There are borrowers who are willing to borrow crypto at a specified rate. They specify the duration of the borrowing and the amount of crypto they need. They place a margin borrow order. The system matches the margin lend orders with the margin borrow orders. Once the margin lend order finds a corresponding Margin borrow order, the order is executed.
The margin order matching would be done once a day. For instance, on Jan 3rd, 2019, all borrowers who have placed a borrowing order and found a matching lender order and similarly all lenders who had placed a lend order and found matching buy order can see the status on their account section.
The limitations you need to be aware of
Borrowers get in margin loan after some corresponding lender order is found.
The exchanges compute the net worth of the borrower and collateral holdings.
So, if you have 100 XRP as balance and you have borrowed 100 XRP based on it and your loan liability was, say, 5 XRP for a certain time duration.

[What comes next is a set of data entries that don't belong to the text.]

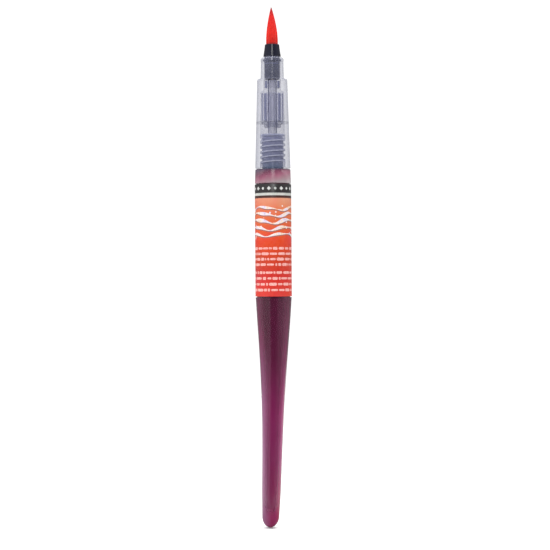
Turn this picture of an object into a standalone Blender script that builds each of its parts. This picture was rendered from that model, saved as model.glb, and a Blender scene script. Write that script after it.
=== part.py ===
"""Squeeze-barrel brush pen, modelled piece by piece and standing on its tail end.

Heights are metres above the tail end, radii are metres from the pen's axis. The pen
stands along +Z with the brush up. Turned pieces are outlines of (radius, height) points.
"""
import math

import bmesh
import bpy
from mathutils import Matrix, Vector

MM = 0.001
WELD = 1e-7

# driving dimensions of the whole pen
TOTAL_LENGTH = 162.5 * MM
BARREL_RADIUS = 5.63 * MM
GRIP_LOW_RADIUS = 5.5 * MM
GRIP_TOP_RADIUS = 4.7 * MM
NOZZLE_RADIUS = 3.62 * MM
PIECE_GAP = 0.3 * MM
SHELL_SEGMENTS = 32
INNER_SEGMENTS = 24
WICK_SEGMENTS = 12
SHARP_ANGLE = 35.0

# heights of the joints between the pieces
LABEL_LOW = 71.9 * MM
LABEL_HIGH = 107.4 * MM
PARTING = 112.0 * MM
NECK_TOP = 121.9 * MM
SLEEVE_TOP = 135.6 * MM
CAP_SEAT = 140.0 * MM
NOZZLE_TOP = 146.85 * MM
COLLAR_TOP = 150.8 * MM

# reservoir barrel
WALL = 0.8 * MM
SHOULDER_RADIUS = 5.5 * MM
LABEL_RECESS = 0.43 * MM
LABEL_THICKNESS = 0.2 * MM
TAIL_CAP_HEIGHT = 3.6 * MM
TAIL_CAP_RADIUS = 2.7 * MM
TAIL_STATIONS = (
    (TAIL_CAP_HEIGHT, TAIL_CAP_RADIUS),
    (11.0 * MM, 2.99 * MM),
    (22.0 * MM, 3.17 * MM),
    (34.0 * MM, 3.44 * MM),
    (46.0 * MM, 3.94 * MM),
    (56.0 * MM, 4.56 * MM),
    (65.0 * MM, 5.2 * MM),
    (LABEL_LOW, BARREL_RADIUS),
)
TAIL_BOW = 1.5 * MM
TAIL_BOW_POWER = 1.65
NECK_BORE_RADIUS = 2.6 * MM
CAVITY_RADIUS = 4.45 * MM
CAVITY_BOTTOM = 3.4 * MM
CAVITY_TOP = 109.6 * MM
INK_LEVEL = 107.1 * MM

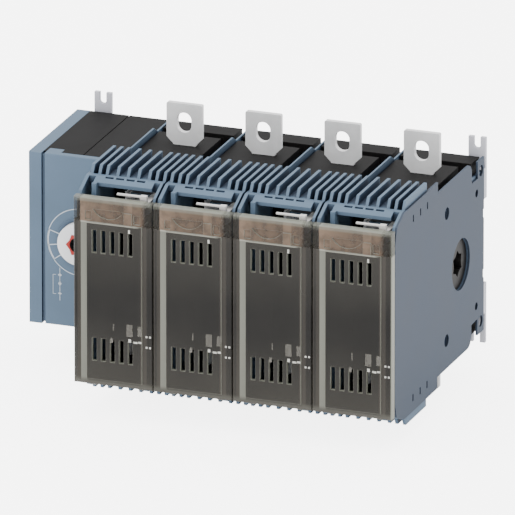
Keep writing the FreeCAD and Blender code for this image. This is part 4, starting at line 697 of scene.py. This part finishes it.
@dataclass
class Finishes:
    """Every finish of the unit, made once and handed to the sub-assemblies."""

    housing: Material = field(init=False)
    shaded_wall: Material = field(init=False)
    base: Material = field(init=False)
    smoke: Material = field(init=False)
    glint: Material = field(init=False)
    light_patch: Material = field(init=False)
    slide: Material = field(init=False)
    copper: Material = field(init=False)
    steel: Material = field(init=False)
    drive: Material = field(init=False)
    disc: Material = field(init=False)
    star: Material = field(init=False)
    foot: Material = field(init=False)
    ink: Material = field(init=False)

    def __post_init__(self) -> None:
        """Make the materials."""
        # Each moulded plastic below has a highlight painted on its edges and shade painted into
        # its hollows
        # Glass-filled polyamide, spark-eroded: even blue-grey and dry, with navy shade painted
        # into its hollows and a paler highlight painted on its edges
        self.housing = MouldedPlastic(
            "glass_filled_polyamide_blue_grey",
            "5A6F84",
            edge_highlight_colour="8199AE",
            hollow_shade_colour="122036",
            hollow_shade_mm=9.0,
        ).build()
        # The same polyamide on the end plate, painted darker as shade on the side turned from the
        # light, and a little greyer and smoother to the eye
        self.shaded_wall = MouldedPlastic(
            "glass_filled_polyamide_shaded_side_wall",
            "3B4656",
            edge_highlight_colour="6F7E90",
            hollow_shade_colour="0E1826",
            hollow_shade_mm=9.0,
            specular=0.3,
        ).build()
        # Thermoset polyester moulding: near black and dry, with a faint grey highlight painted on
        # its edges
        self.base = MouldedPlastic(
            "thermoset_polyester_black", "171616", edge_highlight_colour="2E2C2C", specular=0.08
        ).build()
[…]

Risks associated with margin lending
The way the system is designed, the underlying risks for lenders are fairly low. You can be assured that your lent assets will be returned. If your matching borrower is facing a loss, this is how you’ll still get the lent asset.
- If a trader is at a loss, he has an option to deposit more money and recover his position
- When the value of the trader’s account falls below in a minimum maintenance threshold, all his order positions are force-liquidated and funds will be recovered
Returning the funds before the stipulated duration of borrowing
You can return the funds before the stipulated duration. But the amount borrowed and ensuing interest would be payable in full, which was mentioned at the time of borrowing.
Think of it this way. Imagine you have borrowed 100 XRP and the price of XRP was, say INR 45. Now consider the markets went upwards and you sold them off at INR 50 and you made a profit. In this case, you might want to return the entire borrowed amount back. Because you have already booked your profits and might not want to invest further if there is uncertainty in the market.